Pekerja Rumahan Butuh Perlindungan
Berita

Pekerja Rumahan Butuh Perlindungan

Pekerja rumahan bekerja tanpa perlindungan K3 dan jaminan sosial. Regulasinya dibutuhkan.

Oleh:
ADY
Bacaan 2 Menit
Pekerja rumahan. Foto: Ady
Pekerja rumahan. Foto: Ady
Tahukah Anda sepatu yang Anda gunakan mungkin melewati tahap produksi yang dikerjakan dari tangan-tangan pekerja rumahan? Mungkin ya mungkin tidak.

Koordinator Program Trade Union Rights Center (TURC), I Gede Pandu, mengatakan pekerja rumahan sudah sejak lama dikenal dalam masyarakat Indonesia. Pekerja rumahan melaksanakan pekerjaan bukan di pabrik atau perusahaan tapi di rumah si pekerja rumahan itu sendiri atau di tempat lain yang bukan milik pemberi kerja.
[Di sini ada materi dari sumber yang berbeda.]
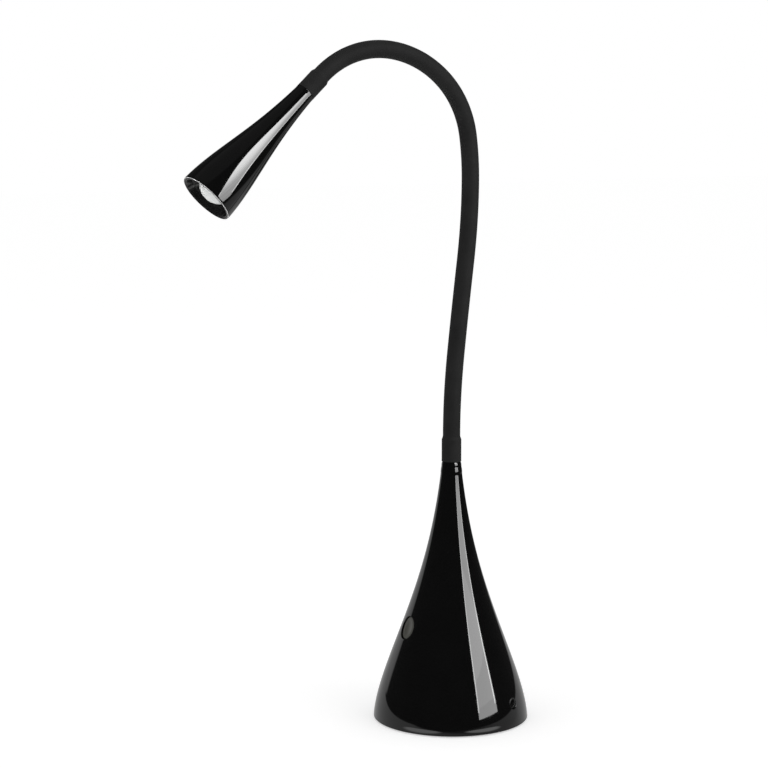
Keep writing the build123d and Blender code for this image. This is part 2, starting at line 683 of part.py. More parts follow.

Pekerja rumahan menerima upah atas setiap produk yang mereka kerjakan. Semakin banyak produk diselesaikan upah yang diterima lebih besar. Misalnya, menggunting tali sendal diberi upah Rp25 untuk setiap pasang sendal. Penelitian TURC di Penjaringan, Jakarta Utara, menunjukan seorang pekerja rumahan dalam satu hari bisa mengerjakan 500 pasang sendal (Rp12.500) dengan lama pengerjaan 8-10 jam.

Alat yang biasa digunakan untuk bekerja biasanya disediakan oleh perantara (pengepul dari pabrik) atau si pekerja rumahan yang bersangkutan. Menurut Pandu, perusahaan melempar sebagian tahap produksi ke pekerja rumahan dalam rangka mengurangi biaya produksi. Dengan begitu perusahaan tidak membayar sesuai upah minimum karena pekerja rumahan di bayar berdasarkan banyaknya produk yang diselesaikan. Kemudian, tidak menyiapkan Keselamatan dan Kesehatan Kerja (K3) dan tidak mengikutsertakan pekerja rumahan dalam program jaminan sosial.

Menurut Pandu, pemerintah perlu hadir melindungi pekerja rumahan yang posisinya sangat rentan. Pemerintah perlu menerbitkan regulasi, semisal Peraturan Menteri Ketenagakerjaan, yang melindungi para pekerja rumahan. Dalam regulasi itu pemerintah bisa menetapkan agar upah yang diterima pekerja rumahan minimal bisa mendekati upah minimum. Lalu, wajib mendapat perlindungan K3 dan jaminan sosial yang diselenggarakan BPJS Kesehatan dan BPJS Ketenagakerjaan. “Kami mendesak pemerintah menerbitkan peraturan yang spesifik tentang pekerja rumahan,” katanya dalam jumpa pers di Jakarta, Kamis (14/4).

Perwakilan Mitra Wanita Pekerja Rumahan Indonesia (MWPRI), Dardiri Dardak, mengatakan sebenarnya Kementerian Ketenagakerjaan sudah turun ke beberapa daerah untuk meneliti keberadaan pekerja rumahan. Ia berharap hasilnya dapat segera dipublikasikan. Sepengetahuan Dardiri, Pemprov Jawa Timur juga tengah menginisiasi pembentukan rancangan peraturan daerah (Raperda) tentang pekerja rumahan dan penguatan pengawasan ketenagakerjaan.

“Di Jawa Timur kami mendorong dibentuknya Raperda untuk mengatur pekerja rumahan dan memperkuat pengawasan ketenagakerjaan,” kata Dardiri.

Dardiri menilai pekerja rumahan masuk dalam pasal 64 dan 65 UU Ketenagakerjaan karena pelaksanaan pekerjaan yang sifatnya seperti pemborongan pekerjaan. Oleh karenanya perusahaan pemegang merek produk yang dikerjakan oleh pekerja rumahan harus bertanggung jawab. Ketika perusahaan melanggar ketentuan tadi maka hubungan kerja si pekerja rumahan bisa beralih ke perusahaan pemberi pekerjaan atau pemegang merek yang produknya dikerjakan oleh pekerja rumahan.